The vulnerable products list includes the Secure Endpoint Connector software for Linux, Mac, and Windows-based platforms. This solution helps ingest Cisco Secure Endpoint audit logs and events into security information and event management (SIEM) systems like Microsoft Sentinel.
PoC exploit available, no active exploitation
While the Cisco Product Security Incident Response Team (PSIRT) said it has no evidence of in-the-wild exploitation, it added that CVE-2025-20128 exploit code is already available.
“The Cisco PSIRT is aware that proof-of-concept exploit code is available for the vulnerabilities that are described in this advisory,” Cisco PSIRT stated.

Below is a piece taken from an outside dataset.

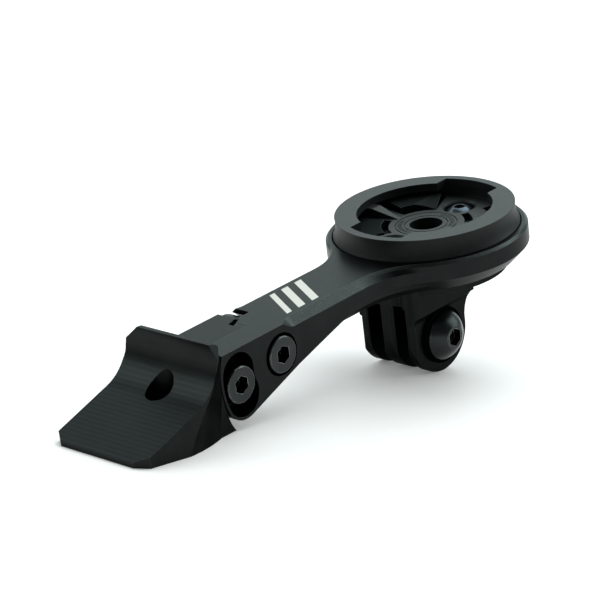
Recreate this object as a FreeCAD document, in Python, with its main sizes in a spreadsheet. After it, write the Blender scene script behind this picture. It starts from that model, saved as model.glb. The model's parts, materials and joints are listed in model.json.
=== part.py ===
import FreeCAD, Part
import math
import os
import Sketcher

# Out-front tilting mount for a handlebar computer: bracket, tilt hinge, arm with ring,
# quarter-turn insert and action-camera adapter.
#
# Arm frame, used for every outline: origin on the insert's axis at the top plane of the
# arm, +X to the rider's right when facing the bar, +Y towards the insert end, +Z up from
# the arm. Every sub-part is then laid back by the same angle, so that the bracket's flat
# underside and the camera prongs stand on z = 0.

DIMENSIONS = {
    # resting attitude
    "tilt": 10.9,
    "shift_y": 33.13,
    "shift_z": 26.64,
    # tilt hinge
    "pivot_y": -49.46,
    "pivot_z": -5.35,
    "lock_y": -60.5,
    "lock_z": -6.72,
    "hub_radius": 5.85,
    "hub_seat_radius": 5.95,
    "eye_radius": 4.75,
    "eye_clearance_radius": 5.1,
    "cheek_end_radius": 15.45,
    "seat_radius": 15.75,
    "cheek_inner_x": 1.35,
    "tongue_right_x": 1.3,
    "hub_left_x": -2.45,
    "eye_right_x": -2.6,
    "slot_mid_radius": 11.12,
    "slot_half_width": 3.85,
    "slot_up_y": -60.54,
    "slot_up_z": -4.46,
    "slot_down_y": -59.88,
    "slot_down_z": -9.23,
    "slot_neck_half_width": 2.2,
    "head_seat_x": 3.4,
    "counterbore_radius": 4.0,
    "screw_clearance_radius": 2.05,
    # bracket
    "bracket_half_width": 11.23,
    "lip_front_y": -69.1,
    "lip_top_z": 4.7,
    "lip_back_y": -67.6,
    "lip_back_z": 4.3,
    "saddle_radius": 8.5,
    "saddle_low_y": -75.15,
    "saddle_low_z": -4.87,
    "face_front_y": -89.27,
    "face_front_z": -8.94,
    "face_edge": 0.3,
    "base_front_y": -89.3,
    "base_front_z": -9.933,
    "base_rear_y": -61.85,
    "base_rear_z": -15.218,
    "seat_top_y": -64.27,
    "lip_corner_left_x": 3.3,
    "lip_corner_right_x": 1.75,
    "lip_corner_z": 2.7,
    "foot_corner_x": 2.4,
    "foot_corner_y": 1.9,
    "bolt_hole_y": -72.96,
    "bolt_hole_radius": 2.65,
    "bolt_head_room_radius": 4.75,
    "bolt_head_room_z": -9.0,
    "neck_half_width": 6.9,
    "tongue_root_step": 0.3,
    "waist_lead": 0.4,
    "waist_top_z": 5.5,
    "waist_top_y": -67.1,
    "waist_top_radius": 5.9,
    "waist_middle_z": -3.0,
    "waist_middle_y": -71.6,
    "waist_middle_radius": 20.0,
    "waist_low_z": -13.5,
    "waist_low_y": -82.0,
    "waist_low_radius": 38.0,
    "waist_low_neck_x": 7.49,
    "waist_low_neck_y": -67.15,
    "waist_low_rear_x": 5.1,
    "waist_neck_y": -64.2,
    "waist_end_y": -59.0,
    # tongue
    "tongue_half_width": 7.0,
    "tongue_end_y": -49.8,
    "tongue_end_round": 0.6,
    # arm
    "arm_half_width": 7.0,
    "arm_thickness": 6.2,
    "arm_chamfer": 1.45,
    "ring_top_chamfer": 0.5,
    "ring_low_chamfer": 2.6,
    "ring_radius": 19.35,
    "flare_start_y": -26.0,
    "plate_start_y": -45.2,
    "under_knee_y": -45.25,
    "under_knee_z": -8.8,
    "under_end_y": -30.84,
    "cheek_foot_y": -58.43,
    "cheek_foot_z": -13.33,
    "cheek_turn_y": -63.94,
    "cheek_turn_z": -10.73,
    "cheek_foot_radius": 4.35,
    "cheek_top_y": -63.954,
    "recess_radius": 18.15,
    "recess_depth": 3.0,
    "lip_nose_y": -46.9,
    "nose_trim_depth": 3.0,
    "run_out_x": 9.5,
    "run_out_radius": 2.5,
    # relief slot on top of the hinge
    "relief_front_left_x": -2.1,
    "relief_front_left_y": -52.9,
    "relief_front_right_x": -0.58,
    "relief_front_right_y": -53.08,
    "relief_rear_right_x": -1.78,
    "relief_rear_right_y": -50.35,
    "relief_rear_left_x": -2.67,
    "relief_rear_left_y": -49.99,
    "relief_depth": 3.0,
    # quarter-turn insert
    "insert_top_z": 4.0,
    "insert_top_radius": 17.25,
    "insert_skirt_radius": 17.9,
    "insert_skirt_z": 0.15,
    "insert_crown_radius": 6.0,
    "ledge_radius": 13.0,
    "ledge_under_z": 2.4,
    "undercut_radius": 15.8,
    "notch_radius": 15.6,
    "notch_half_width": 6.3,
    "insert_floor_z": 0.7,
    "hub_hole_radius": 3.19,
    "hub_line_radius": 5.9,
    "hub_line_inner_radius": 4.15,
    "hub_line_width": 0.24,
    "hub_line_depth": 0.2,
    "floor_slot_inner_radius": 7.35,
    "floor_slot_outer_radius": 8.95,
    "floor_slot_start": 30.0,
    "floor_slot_span": 35.0,
    "window_inner_radius": 12.2,
    "window_outer_radius": 14.0,
    "window_start": 58.0,
    "window_span": 9.0,
    "gusset_wall_x": -15.2,
    "gusset_knee_x": -11.6,
    "gusset_foot_x": -6.3,
    "gusset_low_y": -1.95,
    "gusset_high_y": 0.38,
    "gusset_foot_low_y": -0.6,
    "gusset_foot_high_y": 0.06,
    "insert_screw_y": 10.1,
    "insert_screw_seat_z": -0.95,
    "screw_seat_play": 0.15,
    "screw_seat_bevel": 0.4,
    "detent_inner_radius": 8.6,
    "detent_outer_radius": 14.2,
    "detent_slot_radius": 7.2,
    "detent_far_top_z": 1.75,
    "detent_near_top_z": 1.0,
    "detent_floor_z": -1.0,
    "detent_under_play": 0.1,
    "detent_start": 117.0,
    "detent_span": 46.0,
    "detent_ramp_x": -7.0,
    "detent_ramp_fall": 3.2,
    "detent_play": 0.6,
    "detent_side_play": 3.0,
    # camera adapter
    "flange_radius": 15.0,
    "flange_z": -8.0,
    "gap_play": 0.05,
    "fork_half_width": 7.8,
    "fork_corner_radius": 2.0,
    "prong_half_width": 6.5,
    "nut_prong_width": 6.85,
    "prong_corner": 0.8,
    "prong_front_y": -14.15,
    "prong_radius": 7.33,
    "prong_rear_y": 1.06,
    "camera_bolt_y": -6.27,
    "camera_bolt_z": -18.46,
    "fork_rear_y": 2.9,
    "fork_rear_z": -13.3,
    "fork_waist_z": -17.3,
    "fork_step_z": -12.5,
    "fork_cove_z": -14.1,
    "fork_cove_radius": 1.9,
    "fork_rear_radius": 6.0,
    "middle_prong_half": 1.6,
    "middle_prong_bevel": 0.6,
    "outer_prong_inner": 4.75,
    "gap_root_z": -10.8,
    "gap_groove_depth": 0.9,
    "spot_face_play": 0.1,
    "thread_overrun": 0.6,
    "camera_hole_radius": 2.6,
    # fasteners
    "thread_play": 0.03,
    "m4_radius": 2.0,
    "m4_head_radius": 3.4,
    "m4_head_height": 4.0,
    "m4_hex_across": 3.0,
    "pivot_screw_length": 10.0,
    "lock_screw_length": 8.0,
    "m5_radius": 2.5,
    "m5_head_radius": 4.75,
    "m5_head_height": 2.75,
    "m5_hex_across": 3.2,
    "m5_flat_radius": 2.2,
    "camera_bolt_length": 14.05,
    "washer_radius": 5.5,
    "washer_thickness": 0.7,
    "nut_across": 8.0,
    "nut_height": 1.5,
    "nut_play": 0.06,
    "m3_radius": 1.5,
    "m3_clearance": 0.1,
    "m3_head_radius": 2.85,
    "m3_flat_radius": 1.37,
    "m3_head_height": 1.65,
    "m3_hex_across": 2.0,
    "insert_screw_length": 6.5,
    "screw_tip": 0.4,
    "cap_head_edge": 0.15,
    "button_rim": 0.45,
    "m4_socket_depth": 2.2,
    "m5_socket_depth": 1.6,
    "m3_socket_depth": 1.0,
}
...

Today, the company also patched a Cisco BroadWorks DoS security flaw (CVE-2025-20165) and a critical severity privilege escalation vulnerability (CVE-2025-20156) in the Cisco Meeting Management REST API that lets hackers gain admin privileges on unpatched devices.
In October, it fixed another DoS security bug (CVE-2024-20481) in its Cisco ASA and Firepower Threat Defense (FTD) software, discovered during large-scale brute-force attacks against Cisco Secure Firewall VPN devices in April 2024.
One month later, it addressed a maximum severity vulnerability (CVE-2024-20418) that allows attackers to run commands with root privileges on vulnerable Ultra-Reliable Wireless Backhaul (URWB) industrial access points.